Sans oublier «le plus grand avantage du jeu», conclut l'auteur, motivé, mais aussi réaliste ... «c'est que c'est amusant!» Rien ne prédestinait pourtant l'homme à se dévouer ainsi à la cause des enfants. Élevé dans une maison d'hébergement pour orphelins (son père a abandonné sa mère et ses sept enfants), il a rapidement déserté l'université. C'est pourtant là, dans cette maison d'hébergement, qu'il comprend très tôt l'importance du bénévolat dans la vie d'un enfant (il y est entouré de bénévoles). C'est là, aussi, qu'il saisit l'importance du jeu. Du jeu libre, à l'extérieur. Là-bas, il vit entouré d'arbres. Or, en entrant dans la vraie vie, il prend conscience que tous les jeunes n'ont pas cette chance. En 1995, un macabre fait divers le bouleverse. Le Washington Post révèle que deux enfants, pendant une journée de canicule, se sont enfermés dans une voiture, faute d'autre endroit où s'amuser. Ils y sont restés...

Le secret: impliquer les communautés

La même année, Hammond fonde, du fond de son petit appartement à Washington, Kaboom! , un organisme sans but lucratif voué à la construction de modules de jeux pour les enfants. Mais pas n'importe comment. Car qui dit structures de jeux dit évidemment gros sous. On estime qu'un module peut coûter entre 75 000 et 300 000$. Or, Hammond n'est pas millionnaire. Son idée (et c'est ce qui fait toute l'originalité de sa démarche), est d'impliquer les communautés locales dans toutes les étapes de la construction. Une petite expérience de bénévolat dans une vie antérieure le convainc de la faisabilité de sa démarche. De la maquette (tous les enfants sont invités à dessiner leur module de rêve) au recrutement des bénévoles (jusqu'à 200 sont nécessaires pour monter certaines structures) et à la recherche d'outils, sans oublier, bien sûr, les campagnes de financement, ce sont les communautés qui font tout (encadrées, bien sûr, par Kaboom!). Et les sous? Tenez-vous bien: Hammond réussit à convaincre de très gros noms de l'industrie de donner à la cause. À ce jour, plus de 290 entreprises ont donné des millions de dollars. On pense à Home Depot, Foresters, et autres Kraft Foods. Tout récemment, Dr Pepper Snapple s'est engagé à verser 15 millions sur trois ans à Kaboom! Cela en fait des modules de jeux à venir...

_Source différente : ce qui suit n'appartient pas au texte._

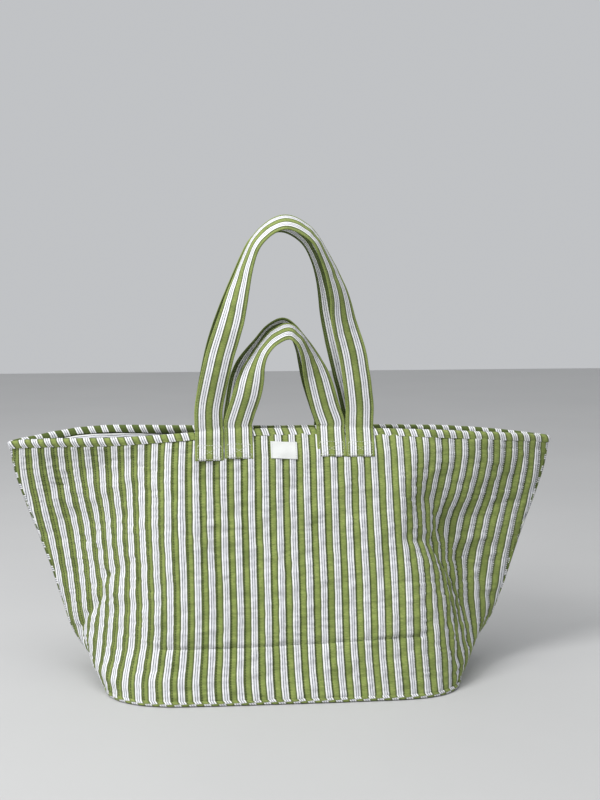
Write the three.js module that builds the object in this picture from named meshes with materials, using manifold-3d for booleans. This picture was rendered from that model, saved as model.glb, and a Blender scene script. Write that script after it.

Magique, vous dites? Il y a mieux: si le travail préparatoire avec les communautés (la décontamination des terrains, le design final et le choix de la structure avec l'entrepreneur, etc.) peut prendre de 8 à 12 semaines, la construction, en soi, se fait en une seule journée. En une matinée, en fait. «Les bénévoles arrivent et, kaboom, on a un parc!» a déjà lancé un enfant, ébloui, devant le résultat, assez spectaculaire merci.

Kaboom! en quelques chiffres

-1995, année de fondation de Kaboom! à Washington

-Près de 2000 structures de jeux aux États-Unis, au Canada, au Québec (notamment dans des cours d'école à Trois-Rivières, Pointe-Claire, Greenfield Park et Montréal Ouest)

-Plus de 5,5 millions d'enfants profitent des modules de jeux.

-Plus d'un million de bénévoles ont participé à la construction des structures.

-200 millions de dollars récoltés par le biais de campagnes de financement

-Plus de 290 entreprises ont fait des dons.